## What you are asked to do
Each line that holds the word "values" should be returned.

Records with modeling code
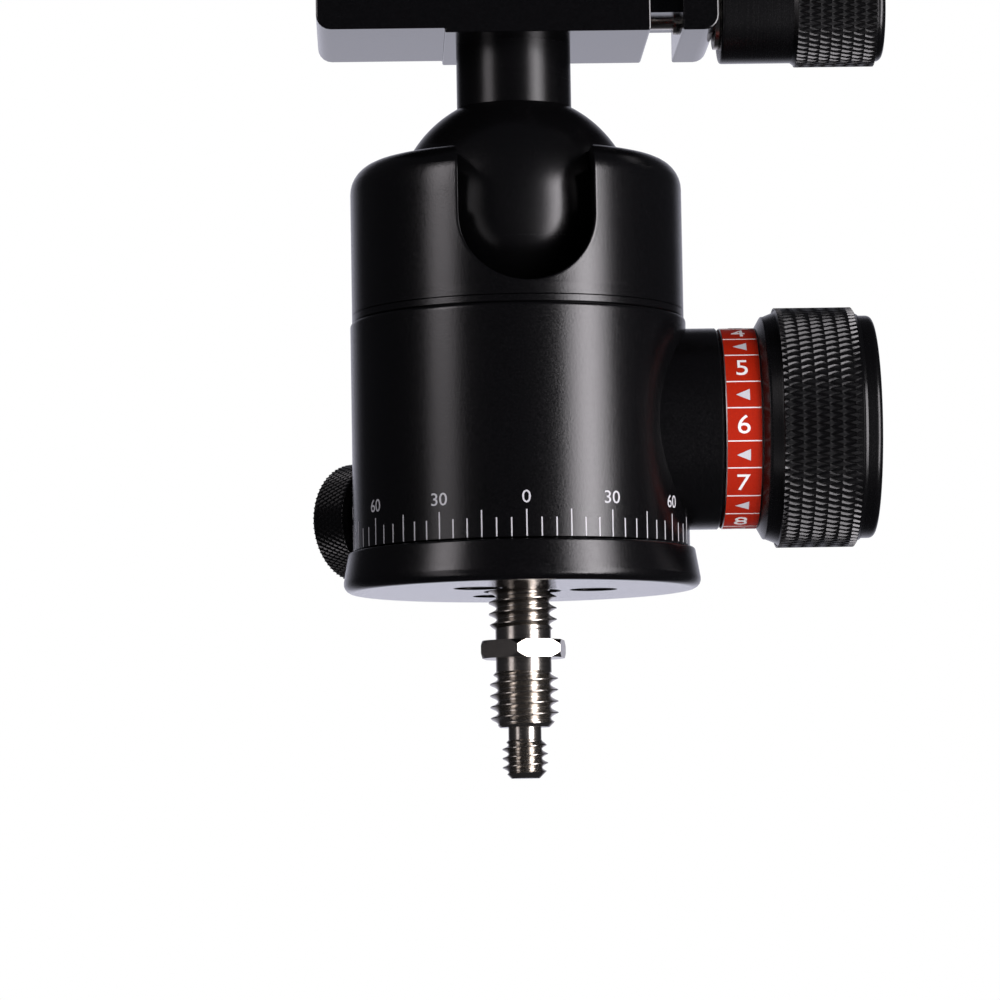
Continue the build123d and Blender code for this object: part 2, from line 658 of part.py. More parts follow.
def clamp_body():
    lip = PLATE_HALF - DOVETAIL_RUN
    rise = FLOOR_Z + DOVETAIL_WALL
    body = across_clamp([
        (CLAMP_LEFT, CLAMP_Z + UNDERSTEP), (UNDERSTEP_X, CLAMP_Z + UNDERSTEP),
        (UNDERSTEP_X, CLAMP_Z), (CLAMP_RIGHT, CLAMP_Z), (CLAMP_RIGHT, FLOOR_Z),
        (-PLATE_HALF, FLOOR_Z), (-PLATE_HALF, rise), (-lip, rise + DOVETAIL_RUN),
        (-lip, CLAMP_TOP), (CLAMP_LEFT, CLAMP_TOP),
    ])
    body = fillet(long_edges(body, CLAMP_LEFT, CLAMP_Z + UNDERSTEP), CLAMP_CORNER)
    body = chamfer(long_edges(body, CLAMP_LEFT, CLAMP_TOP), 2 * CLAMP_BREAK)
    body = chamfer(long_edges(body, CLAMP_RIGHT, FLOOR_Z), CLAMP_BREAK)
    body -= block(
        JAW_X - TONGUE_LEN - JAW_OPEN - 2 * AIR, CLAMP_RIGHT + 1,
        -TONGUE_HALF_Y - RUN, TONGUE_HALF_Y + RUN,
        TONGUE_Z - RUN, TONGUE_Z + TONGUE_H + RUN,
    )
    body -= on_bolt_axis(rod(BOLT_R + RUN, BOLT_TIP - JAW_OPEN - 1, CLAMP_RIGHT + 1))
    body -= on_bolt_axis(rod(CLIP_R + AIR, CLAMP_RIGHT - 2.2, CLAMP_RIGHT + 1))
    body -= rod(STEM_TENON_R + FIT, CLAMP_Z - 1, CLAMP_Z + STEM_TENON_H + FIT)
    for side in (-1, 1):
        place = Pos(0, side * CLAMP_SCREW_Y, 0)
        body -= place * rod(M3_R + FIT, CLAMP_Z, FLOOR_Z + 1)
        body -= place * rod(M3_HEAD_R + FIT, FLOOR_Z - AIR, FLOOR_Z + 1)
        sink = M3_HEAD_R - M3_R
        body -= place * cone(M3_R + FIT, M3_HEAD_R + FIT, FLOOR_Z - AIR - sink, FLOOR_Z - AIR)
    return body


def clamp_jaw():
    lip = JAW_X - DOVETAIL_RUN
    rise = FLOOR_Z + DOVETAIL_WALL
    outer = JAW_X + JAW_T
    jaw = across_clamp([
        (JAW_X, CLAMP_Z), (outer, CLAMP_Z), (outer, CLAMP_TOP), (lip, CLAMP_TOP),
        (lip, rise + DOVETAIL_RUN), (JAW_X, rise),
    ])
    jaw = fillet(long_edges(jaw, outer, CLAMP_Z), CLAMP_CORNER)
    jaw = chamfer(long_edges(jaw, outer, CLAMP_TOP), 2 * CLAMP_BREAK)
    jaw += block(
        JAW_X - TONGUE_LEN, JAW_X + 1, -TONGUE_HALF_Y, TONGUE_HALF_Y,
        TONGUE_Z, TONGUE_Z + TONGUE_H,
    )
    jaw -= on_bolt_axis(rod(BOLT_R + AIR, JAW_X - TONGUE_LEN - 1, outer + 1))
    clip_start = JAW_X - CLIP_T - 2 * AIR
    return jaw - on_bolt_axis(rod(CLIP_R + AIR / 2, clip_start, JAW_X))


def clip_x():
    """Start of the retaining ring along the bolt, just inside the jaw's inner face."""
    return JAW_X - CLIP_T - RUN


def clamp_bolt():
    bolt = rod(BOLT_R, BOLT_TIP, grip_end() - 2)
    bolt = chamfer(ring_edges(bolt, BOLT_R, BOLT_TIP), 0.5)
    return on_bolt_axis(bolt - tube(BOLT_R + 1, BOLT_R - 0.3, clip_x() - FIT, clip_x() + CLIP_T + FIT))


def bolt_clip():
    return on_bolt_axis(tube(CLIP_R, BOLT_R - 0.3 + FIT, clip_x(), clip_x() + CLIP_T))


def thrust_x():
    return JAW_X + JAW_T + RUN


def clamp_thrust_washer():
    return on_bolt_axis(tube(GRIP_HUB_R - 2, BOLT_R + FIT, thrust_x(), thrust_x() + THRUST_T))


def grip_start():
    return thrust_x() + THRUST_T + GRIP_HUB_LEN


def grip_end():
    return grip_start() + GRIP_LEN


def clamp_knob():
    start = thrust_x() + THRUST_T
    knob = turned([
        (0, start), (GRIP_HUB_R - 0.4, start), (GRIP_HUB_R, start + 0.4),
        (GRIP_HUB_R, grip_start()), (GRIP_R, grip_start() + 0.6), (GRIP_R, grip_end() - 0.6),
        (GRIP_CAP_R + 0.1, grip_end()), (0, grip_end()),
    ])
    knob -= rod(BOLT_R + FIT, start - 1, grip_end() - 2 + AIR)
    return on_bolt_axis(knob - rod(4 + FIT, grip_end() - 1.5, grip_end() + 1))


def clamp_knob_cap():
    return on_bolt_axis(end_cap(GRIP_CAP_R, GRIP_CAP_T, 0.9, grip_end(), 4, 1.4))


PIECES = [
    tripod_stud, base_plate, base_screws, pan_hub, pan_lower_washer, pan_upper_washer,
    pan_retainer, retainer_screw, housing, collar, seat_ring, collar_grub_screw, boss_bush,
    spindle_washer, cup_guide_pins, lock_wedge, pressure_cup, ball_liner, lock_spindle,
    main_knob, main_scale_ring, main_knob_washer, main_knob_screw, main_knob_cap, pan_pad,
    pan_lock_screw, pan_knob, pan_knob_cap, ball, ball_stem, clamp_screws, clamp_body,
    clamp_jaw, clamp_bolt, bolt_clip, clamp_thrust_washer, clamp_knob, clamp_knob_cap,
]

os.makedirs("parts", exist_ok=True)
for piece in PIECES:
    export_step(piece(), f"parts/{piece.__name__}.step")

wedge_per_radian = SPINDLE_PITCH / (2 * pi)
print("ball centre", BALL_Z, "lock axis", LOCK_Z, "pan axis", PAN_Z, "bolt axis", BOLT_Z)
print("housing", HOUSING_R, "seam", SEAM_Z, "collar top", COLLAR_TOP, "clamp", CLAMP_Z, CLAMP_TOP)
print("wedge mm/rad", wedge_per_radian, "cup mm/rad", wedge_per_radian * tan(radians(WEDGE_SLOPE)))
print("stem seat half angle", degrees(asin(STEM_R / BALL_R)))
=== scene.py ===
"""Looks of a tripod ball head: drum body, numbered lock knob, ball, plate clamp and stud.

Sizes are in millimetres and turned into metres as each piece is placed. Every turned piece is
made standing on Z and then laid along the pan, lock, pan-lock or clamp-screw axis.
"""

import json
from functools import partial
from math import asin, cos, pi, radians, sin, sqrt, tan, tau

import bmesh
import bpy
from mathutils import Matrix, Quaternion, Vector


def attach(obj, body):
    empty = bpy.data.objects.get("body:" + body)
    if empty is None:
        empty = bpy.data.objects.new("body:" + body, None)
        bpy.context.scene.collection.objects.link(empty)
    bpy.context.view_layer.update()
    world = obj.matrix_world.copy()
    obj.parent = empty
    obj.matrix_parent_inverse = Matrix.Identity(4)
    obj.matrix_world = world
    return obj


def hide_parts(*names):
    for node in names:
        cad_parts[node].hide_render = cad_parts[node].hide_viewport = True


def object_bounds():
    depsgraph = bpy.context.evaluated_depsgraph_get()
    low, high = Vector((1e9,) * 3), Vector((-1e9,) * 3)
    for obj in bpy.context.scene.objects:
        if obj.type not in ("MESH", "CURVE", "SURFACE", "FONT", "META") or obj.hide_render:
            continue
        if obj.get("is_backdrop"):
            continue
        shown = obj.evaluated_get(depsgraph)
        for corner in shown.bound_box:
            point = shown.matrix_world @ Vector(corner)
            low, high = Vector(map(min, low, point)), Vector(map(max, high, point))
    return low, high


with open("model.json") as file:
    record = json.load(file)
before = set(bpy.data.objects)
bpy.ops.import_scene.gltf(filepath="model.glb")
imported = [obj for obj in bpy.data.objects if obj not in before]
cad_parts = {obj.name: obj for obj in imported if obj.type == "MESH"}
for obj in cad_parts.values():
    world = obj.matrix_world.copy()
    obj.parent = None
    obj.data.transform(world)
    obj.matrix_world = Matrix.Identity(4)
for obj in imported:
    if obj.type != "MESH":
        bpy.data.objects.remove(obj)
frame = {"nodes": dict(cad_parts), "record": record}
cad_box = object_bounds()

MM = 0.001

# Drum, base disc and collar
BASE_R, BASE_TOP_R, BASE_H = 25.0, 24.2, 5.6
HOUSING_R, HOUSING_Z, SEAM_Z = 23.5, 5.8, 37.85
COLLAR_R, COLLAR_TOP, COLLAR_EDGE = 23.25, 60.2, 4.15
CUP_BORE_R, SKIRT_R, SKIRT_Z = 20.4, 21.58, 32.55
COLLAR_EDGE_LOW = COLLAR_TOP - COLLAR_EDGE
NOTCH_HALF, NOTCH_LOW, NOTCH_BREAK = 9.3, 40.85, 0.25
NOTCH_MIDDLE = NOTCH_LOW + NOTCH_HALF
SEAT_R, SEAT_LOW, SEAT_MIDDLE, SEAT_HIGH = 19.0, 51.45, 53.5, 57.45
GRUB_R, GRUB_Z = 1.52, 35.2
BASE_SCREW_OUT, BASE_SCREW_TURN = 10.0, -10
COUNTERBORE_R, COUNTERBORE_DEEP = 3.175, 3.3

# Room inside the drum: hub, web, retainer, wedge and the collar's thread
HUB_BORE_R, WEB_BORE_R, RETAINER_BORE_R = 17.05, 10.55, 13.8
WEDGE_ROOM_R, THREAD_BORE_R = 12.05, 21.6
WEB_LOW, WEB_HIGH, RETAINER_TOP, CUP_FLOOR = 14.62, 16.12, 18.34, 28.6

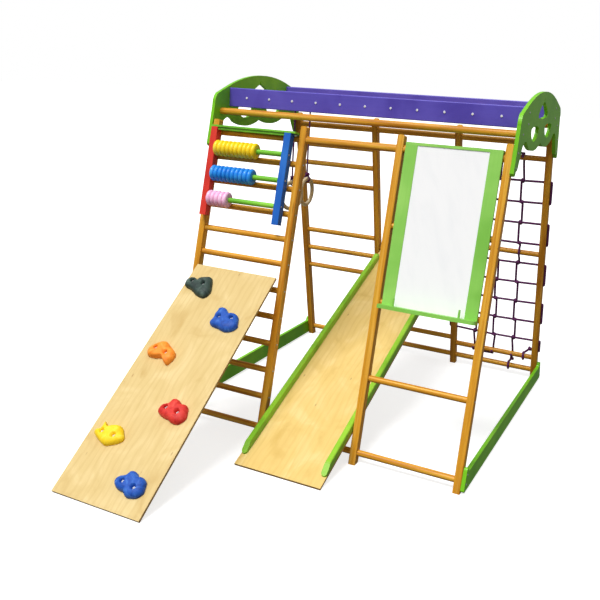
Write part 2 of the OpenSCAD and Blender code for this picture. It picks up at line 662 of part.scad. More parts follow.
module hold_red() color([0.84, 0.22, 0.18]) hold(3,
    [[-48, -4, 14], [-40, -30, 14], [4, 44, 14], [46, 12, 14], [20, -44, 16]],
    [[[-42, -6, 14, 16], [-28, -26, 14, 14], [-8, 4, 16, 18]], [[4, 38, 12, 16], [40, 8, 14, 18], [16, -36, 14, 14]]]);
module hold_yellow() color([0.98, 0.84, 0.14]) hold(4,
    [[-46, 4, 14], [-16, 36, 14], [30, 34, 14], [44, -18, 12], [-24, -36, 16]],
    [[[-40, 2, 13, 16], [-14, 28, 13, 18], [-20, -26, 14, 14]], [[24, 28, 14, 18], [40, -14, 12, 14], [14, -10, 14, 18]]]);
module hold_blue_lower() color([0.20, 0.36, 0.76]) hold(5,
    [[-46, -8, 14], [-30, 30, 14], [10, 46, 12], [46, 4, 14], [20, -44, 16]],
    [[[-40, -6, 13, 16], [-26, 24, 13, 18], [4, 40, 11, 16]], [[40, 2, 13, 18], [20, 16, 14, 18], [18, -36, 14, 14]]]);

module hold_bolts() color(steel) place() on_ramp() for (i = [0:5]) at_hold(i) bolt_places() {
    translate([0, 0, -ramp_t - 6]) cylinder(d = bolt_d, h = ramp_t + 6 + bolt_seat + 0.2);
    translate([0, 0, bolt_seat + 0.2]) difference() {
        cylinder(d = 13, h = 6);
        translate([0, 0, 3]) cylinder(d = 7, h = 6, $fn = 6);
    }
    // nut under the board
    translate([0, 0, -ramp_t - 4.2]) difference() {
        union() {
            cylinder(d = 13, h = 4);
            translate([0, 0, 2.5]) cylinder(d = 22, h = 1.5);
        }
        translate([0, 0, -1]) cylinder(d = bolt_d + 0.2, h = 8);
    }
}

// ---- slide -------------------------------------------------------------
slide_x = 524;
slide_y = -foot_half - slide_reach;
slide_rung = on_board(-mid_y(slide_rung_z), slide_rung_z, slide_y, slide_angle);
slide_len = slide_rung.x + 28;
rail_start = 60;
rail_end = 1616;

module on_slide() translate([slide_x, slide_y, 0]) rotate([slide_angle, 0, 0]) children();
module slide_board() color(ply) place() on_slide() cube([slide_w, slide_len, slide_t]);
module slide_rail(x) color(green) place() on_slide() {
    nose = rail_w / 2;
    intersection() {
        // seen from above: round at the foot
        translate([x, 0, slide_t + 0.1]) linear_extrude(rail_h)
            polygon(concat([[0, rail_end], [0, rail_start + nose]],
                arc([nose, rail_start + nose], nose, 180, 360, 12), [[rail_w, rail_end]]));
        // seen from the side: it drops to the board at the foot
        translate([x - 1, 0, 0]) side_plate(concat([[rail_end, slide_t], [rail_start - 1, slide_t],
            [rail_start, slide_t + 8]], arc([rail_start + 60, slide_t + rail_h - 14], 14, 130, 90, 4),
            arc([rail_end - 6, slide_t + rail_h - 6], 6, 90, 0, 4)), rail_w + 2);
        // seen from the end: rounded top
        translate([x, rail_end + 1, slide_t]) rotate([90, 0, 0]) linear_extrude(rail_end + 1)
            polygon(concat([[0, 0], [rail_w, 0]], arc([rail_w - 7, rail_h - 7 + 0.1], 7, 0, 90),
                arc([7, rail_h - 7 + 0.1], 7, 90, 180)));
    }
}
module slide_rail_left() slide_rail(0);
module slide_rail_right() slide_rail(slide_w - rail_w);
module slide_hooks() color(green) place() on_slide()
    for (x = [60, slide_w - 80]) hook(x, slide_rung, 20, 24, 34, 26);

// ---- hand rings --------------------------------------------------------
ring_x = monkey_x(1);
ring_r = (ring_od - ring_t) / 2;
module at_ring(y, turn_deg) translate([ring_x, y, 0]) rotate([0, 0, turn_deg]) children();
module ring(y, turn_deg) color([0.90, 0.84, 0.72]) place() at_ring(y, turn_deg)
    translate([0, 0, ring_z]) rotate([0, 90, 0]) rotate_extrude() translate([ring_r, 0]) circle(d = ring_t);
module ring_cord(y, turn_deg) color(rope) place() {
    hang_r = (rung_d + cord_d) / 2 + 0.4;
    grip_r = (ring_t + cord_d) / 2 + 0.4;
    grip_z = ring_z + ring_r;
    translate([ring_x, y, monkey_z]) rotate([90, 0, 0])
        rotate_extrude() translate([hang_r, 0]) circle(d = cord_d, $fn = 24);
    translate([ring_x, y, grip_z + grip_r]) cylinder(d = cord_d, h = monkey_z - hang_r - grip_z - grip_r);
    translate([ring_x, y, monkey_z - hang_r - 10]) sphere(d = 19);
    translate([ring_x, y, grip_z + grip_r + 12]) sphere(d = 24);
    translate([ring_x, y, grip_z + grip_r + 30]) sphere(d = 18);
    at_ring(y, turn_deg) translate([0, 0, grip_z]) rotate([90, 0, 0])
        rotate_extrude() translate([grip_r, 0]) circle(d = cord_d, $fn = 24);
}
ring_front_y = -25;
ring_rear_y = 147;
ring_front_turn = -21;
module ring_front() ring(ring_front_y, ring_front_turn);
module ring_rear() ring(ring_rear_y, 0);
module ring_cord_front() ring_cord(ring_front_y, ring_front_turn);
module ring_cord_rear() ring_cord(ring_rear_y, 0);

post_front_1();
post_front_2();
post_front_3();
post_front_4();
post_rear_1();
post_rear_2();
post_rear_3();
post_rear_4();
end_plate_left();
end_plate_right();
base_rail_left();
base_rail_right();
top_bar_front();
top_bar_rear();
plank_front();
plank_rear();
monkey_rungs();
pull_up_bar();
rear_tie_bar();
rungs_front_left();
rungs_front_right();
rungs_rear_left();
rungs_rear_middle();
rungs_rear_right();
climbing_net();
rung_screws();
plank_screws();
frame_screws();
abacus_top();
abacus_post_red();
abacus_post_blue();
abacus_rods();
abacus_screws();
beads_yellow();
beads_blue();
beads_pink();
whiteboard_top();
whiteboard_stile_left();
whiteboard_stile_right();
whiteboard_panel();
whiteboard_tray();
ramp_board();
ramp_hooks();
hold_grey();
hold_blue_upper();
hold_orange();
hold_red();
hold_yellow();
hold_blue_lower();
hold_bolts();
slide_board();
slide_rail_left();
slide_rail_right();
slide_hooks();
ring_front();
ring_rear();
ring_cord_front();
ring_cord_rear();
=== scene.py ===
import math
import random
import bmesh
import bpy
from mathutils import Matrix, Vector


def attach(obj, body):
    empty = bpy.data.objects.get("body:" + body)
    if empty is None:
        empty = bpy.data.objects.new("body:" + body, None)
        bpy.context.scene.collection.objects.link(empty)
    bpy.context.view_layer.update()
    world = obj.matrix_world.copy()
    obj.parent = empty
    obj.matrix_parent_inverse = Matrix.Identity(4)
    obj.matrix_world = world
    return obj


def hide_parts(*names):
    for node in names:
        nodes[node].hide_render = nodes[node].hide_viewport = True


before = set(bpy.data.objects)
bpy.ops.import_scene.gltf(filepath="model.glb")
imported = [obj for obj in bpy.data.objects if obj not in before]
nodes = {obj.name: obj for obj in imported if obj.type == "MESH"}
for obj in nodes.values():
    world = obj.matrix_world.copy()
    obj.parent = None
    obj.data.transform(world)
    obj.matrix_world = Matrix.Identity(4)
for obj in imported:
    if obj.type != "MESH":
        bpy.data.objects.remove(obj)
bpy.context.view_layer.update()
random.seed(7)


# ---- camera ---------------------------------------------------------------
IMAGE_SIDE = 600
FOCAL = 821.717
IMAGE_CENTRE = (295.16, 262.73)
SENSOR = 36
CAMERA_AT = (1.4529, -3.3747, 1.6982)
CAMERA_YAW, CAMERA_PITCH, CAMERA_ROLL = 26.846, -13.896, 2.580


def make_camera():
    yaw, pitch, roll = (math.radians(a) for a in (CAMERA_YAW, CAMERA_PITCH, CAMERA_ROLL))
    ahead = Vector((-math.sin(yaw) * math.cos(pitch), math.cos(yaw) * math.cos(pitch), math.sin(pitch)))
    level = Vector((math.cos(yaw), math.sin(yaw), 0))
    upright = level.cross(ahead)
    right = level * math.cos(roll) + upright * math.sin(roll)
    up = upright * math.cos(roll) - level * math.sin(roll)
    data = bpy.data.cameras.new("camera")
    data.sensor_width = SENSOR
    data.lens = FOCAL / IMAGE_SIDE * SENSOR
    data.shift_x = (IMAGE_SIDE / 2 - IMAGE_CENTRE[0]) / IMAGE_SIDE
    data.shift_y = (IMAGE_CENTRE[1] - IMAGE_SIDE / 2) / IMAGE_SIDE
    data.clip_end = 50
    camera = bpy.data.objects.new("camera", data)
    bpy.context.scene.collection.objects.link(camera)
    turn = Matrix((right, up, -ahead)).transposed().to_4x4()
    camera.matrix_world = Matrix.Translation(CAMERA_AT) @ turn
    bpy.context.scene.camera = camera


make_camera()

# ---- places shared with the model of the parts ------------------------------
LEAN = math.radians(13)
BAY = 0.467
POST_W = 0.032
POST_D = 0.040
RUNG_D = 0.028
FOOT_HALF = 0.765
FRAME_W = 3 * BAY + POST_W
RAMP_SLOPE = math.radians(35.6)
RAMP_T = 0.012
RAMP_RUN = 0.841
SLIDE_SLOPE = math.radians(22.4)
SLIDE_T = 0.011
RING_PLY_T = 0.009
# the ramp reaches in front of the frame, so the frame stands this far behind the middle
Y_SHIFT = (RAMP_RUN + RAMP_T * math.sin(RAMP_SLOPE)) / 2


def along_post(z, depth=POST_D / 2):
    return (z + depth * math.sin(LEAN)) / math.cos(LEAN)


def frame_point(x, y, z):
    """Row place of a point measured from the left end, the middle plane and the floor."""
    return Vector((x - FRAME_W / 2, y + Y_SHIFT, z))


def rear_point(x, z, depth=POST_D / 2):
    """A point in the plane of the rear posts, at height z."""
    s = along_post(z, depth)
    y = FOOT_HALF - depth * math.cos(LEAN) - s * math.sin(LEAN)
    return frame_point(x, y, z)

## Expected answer
for obj in cad_parts.values():
for obj in nodes.values():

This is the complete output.